Look below for the line containing "const maskGroup = new THREE.Group();"; from there through the line containing "imported = [obj", both lines included, please set down each line exactly and nothing else.

━━ Information supplied

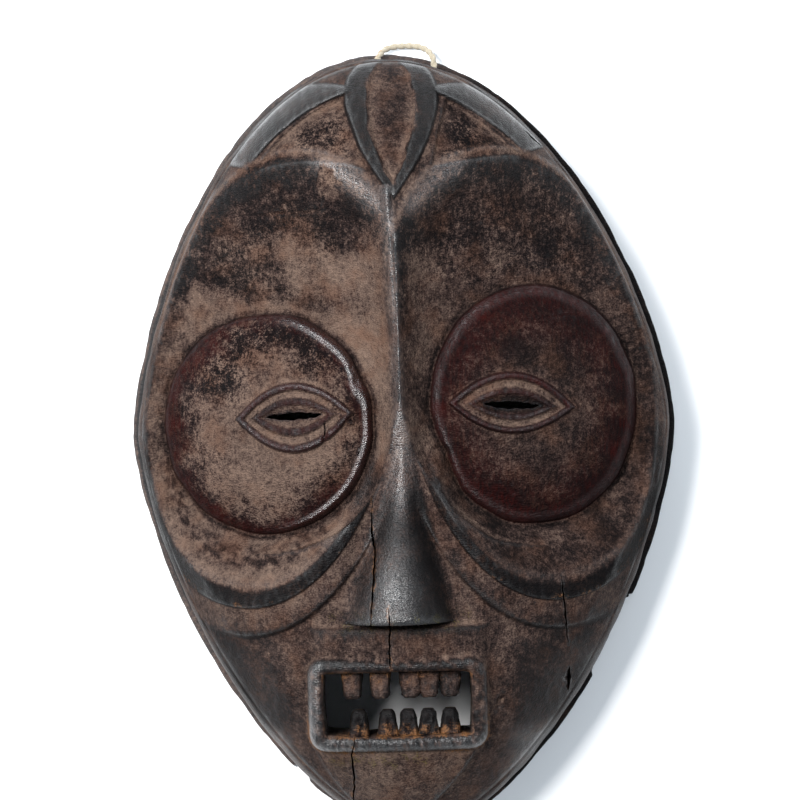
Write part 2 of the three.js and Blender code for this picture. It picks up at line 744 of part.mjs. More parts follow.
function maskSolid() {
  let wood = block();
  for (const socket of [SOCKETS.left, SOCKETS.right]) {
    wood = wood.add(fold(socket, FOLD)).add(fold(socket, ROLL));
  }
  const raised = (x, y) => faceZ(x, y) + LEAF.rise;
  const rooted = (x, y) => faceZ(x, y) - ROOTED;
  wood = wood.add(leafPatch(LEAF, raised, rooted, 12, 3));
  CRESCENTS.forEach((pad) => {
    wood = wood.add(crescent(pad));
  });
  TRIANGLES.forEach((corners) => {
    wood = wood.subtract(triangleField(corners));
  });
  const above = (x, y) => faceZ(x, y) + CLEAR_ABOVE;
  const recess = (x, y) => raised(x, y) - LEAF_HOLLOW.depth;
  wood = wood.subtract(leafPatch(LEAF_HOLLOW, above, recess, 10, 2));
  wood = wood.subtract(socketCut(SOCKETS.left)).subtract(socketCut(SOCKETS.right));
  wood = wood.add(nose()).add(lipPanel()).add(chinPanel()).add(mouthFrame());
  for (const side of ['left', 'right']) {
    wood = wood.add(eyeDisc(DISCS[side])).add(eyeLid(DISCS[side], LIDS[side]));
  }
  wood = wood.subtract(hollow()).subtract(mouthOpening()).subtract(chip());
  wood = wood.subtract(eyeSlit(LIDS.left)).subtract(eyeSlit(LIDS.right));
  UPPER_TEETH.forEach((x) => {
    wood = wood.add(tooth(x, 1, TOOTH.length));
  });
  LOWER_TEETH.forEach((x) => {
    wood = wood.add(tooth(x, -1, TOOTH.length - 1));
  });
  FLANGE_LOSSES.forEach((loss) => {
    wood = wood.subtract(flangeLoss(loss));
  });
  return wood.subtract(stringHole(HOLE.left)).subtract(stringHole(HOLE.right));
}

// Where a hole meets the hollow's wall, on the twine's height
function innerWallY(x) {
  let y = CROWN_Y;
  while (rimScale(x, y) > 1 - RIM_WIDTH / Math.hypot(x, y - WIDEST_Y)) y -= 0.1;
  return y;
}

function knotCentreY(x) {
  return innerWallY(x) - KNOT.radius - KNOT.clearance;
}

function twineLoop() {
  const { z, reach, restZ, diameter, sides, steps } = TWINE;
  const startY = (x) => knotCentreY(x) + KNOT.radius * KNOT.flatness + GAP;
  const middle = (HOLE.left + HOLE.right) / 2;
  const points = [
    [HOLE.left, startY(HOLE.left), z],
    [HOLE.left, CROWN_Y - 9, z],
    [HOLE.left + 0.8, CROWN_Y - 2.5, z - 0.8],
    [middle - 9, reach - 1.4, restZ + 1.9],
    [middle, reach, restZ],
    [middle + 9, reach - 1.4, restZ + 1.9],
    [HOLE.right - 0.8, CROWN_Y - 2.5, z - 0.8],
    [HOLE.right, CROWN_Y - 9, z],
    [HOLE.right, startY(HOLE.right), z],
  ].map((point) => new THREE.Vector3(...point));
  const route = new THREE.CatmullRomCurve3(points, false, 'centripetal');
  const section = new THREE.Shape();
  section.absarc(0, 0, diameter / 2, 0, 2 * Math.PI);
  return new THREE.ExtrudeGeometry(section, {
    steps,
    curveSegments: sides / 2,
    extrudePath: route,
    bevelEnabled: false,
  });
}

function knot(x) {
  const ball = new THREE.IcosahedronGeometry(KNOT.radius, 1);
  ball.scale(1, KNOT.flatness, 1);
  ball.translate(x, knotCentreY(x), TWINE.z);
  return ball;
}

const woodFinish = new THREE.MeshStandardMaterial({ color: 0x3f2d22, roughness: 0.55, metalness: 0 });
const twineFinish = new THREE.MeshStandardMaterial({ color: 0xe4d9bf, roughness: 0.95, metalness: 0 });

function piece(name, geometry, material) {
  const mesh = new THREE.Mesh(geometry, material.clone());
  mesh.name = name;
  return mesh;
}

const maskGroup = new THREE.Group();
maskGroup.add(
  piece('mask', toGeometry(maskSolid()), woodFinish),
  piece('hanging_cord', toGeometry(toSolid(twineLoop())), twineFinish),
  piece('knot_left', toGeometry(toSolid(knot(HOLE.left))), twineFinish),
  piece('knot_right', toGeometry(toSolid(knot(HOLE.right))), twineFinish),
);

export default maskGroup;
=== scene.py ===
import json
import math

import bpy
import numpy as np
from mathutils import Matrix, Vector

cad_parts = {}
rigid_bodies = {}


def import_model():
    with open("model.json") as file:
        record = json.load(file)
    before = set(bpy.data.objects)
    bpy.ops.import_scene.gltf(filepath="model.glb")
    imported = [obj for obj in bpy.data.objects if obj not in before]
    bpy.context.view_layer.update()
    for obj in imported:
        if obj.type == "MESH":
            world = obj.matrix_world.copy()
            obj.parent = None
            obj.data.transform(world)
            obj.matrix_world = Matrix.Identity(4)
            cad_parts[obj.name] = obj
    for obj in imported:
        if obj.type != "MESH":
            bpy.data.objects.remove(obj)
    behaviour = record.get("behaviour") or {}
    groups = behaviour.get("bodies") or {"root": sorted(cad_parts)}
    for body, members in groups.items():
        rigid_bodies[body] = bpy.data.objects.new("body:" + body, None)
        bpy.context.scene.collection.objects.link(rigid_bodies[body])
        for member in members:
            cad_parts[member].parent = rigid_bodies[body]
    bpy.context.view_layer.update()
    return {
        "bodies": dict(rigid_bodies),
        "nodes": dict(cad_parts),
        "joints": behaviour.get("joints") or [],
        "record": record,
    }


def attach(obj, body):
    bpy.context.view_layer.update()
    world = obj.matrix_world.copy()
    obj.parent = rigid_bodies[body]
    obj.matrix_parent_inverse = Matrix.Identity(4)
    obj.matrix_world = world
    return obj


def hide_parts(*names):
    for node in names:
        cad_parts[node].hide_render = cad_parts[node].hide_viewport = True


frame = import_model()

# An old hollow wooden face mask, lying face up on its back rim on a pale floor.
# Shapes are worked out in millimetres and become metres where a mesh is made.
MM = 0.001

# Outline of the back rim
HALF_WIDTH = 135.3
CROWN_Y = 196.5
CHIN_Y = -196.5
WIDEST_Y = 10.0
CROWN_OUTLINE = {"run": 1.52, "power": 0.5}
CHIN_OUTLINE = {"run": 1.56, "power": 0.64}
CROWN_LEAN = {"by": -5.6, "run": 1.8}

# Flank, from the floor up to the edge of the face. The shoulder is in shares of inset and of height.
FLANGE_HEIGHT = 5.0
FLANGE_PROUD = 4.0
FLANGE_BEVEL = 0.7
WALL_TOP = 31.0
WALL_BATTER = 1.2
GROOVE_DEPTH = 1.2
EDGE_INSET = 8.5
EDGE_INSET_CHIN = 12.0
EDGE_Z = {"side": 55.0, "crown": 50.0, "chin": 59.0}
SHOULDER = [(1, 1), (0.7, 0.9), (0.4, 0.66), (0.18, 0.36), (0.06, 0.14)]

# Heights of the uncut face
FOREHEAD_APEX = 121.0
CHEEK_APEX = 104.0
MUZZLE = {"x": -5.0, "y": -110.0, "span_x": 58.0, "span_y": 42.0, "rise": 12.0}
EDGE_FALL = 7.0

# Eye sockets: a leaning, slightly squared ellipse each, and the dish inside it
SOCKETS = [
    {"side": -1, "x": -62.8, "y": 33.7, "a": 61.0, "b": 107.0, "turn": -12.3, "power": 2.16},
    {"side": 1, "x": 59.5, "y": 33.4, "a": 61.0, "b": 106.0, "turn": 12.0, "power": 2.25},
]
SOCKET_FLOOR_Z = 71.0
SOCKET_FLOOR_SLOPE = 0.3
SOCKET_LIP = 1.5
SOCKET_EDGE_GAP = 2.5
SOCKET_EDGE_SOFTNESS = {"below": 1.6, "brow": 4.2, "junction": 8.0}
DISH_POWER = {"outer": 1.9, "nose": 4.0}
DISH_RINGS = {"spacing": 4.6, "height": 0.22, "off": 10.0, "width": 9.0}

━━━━

- **Solution**:
const maskGroup = new THREE.Group();
maskGroup.add(
  piece('mask', toGeometry(maskSolid()), woodFinish),
  piece('hanging_cord', toGeometry(toSolid(twineLoop())), twineFinish),
  piece('knot_left', toGeometry(toSolid(knot(HOLE.left))), twineFinish),
  piece('knot_right', toGeometry(toSolid(knot(HOLE.right))), twineFinish),
);

export default maskGroup;
=== scene.py ===
import json
import math

import bpy
import numpy as np
from mathutils import Matrix, Vector

cad_parts = {}
rigid_bodies = {}


def import_model():
    with open("model.json") as file:
        record = json.load(file)
    before = set(bpy.data.objects)
    bpy.ops.import_scene.gltf(filepath="model.glb")
    imported = [obj for obj in bpy.data.objects if obj not in before]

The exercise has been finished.